The government interviewed Ferrer again on December 14, 2018 and “repeatedly inquired” about confidential communications. Then on February 5, 2019 and May 13, 2019, the government had Ferrer “review notes and memoranda of the 2018 interviews all over again” and asked him to “reconfirm or comment on the information therein, including all the privileged information they had previously elicited.” (Emphasis in original.)
Effectively, this is like playing Texas hold’em with marked cards, allowing the prosecution to anticipate possible defense strategies and prep witnesses accordingly.

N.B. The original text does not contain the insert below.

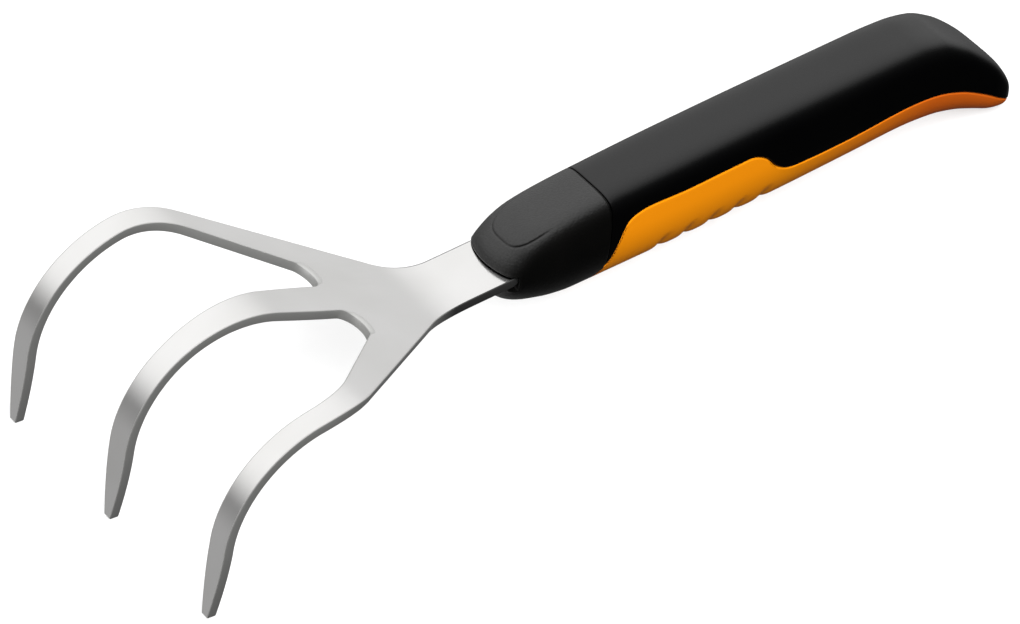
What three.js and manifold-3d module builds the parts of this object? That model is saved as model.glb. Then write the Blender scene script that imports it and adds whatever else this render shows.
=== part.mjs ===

Piccarreta compared the defense allegations of impropriety to the prosecutorial misconduct that occurred in the corruption trial of former Alaska Senator Ted Stevens, whose conviction was tossed by a federal judge, or the recent allegations of FBI overzealousness that have dogged the case of former Trump National Security Advisor Michael Flynn.
“When prosecutors are looking for trophies, they push harder,” Piccarreta said.
The wily defense counsel admitted that in the federal system, pre-trial motions to dismiss, such this one are rarely granted.
“It’s an extreme measure,” he conceded, adding, “But this is an extreme case.”
In fact, this is the sixth motion to dismiss filed by the defendants in the case. The other five were unsuccessful.
Barring dismissal, Piccarreta said the judge has a number of options on the table, depending on how egregious the government’s conduct turns out to be, such as the suppression of witnesses or evidence, or the removal of some or all of the prosecution team.
Piccarreta observed that the government’s perfervid zeal in this case was uncalled for, as it is “a white collar case with non-violent defendants [who have] no criminal history.”
He believes the government is trying to keep as much as it can of its investigation and prosecution secret prior to the trial.
“But at the end, they’re going to have to let it hang out,” he said. “And I just hope everything comes out before trial, that it’s not one of those things we should have learned about two or three years ago.
“You know, shenanigans within the Justice Department.”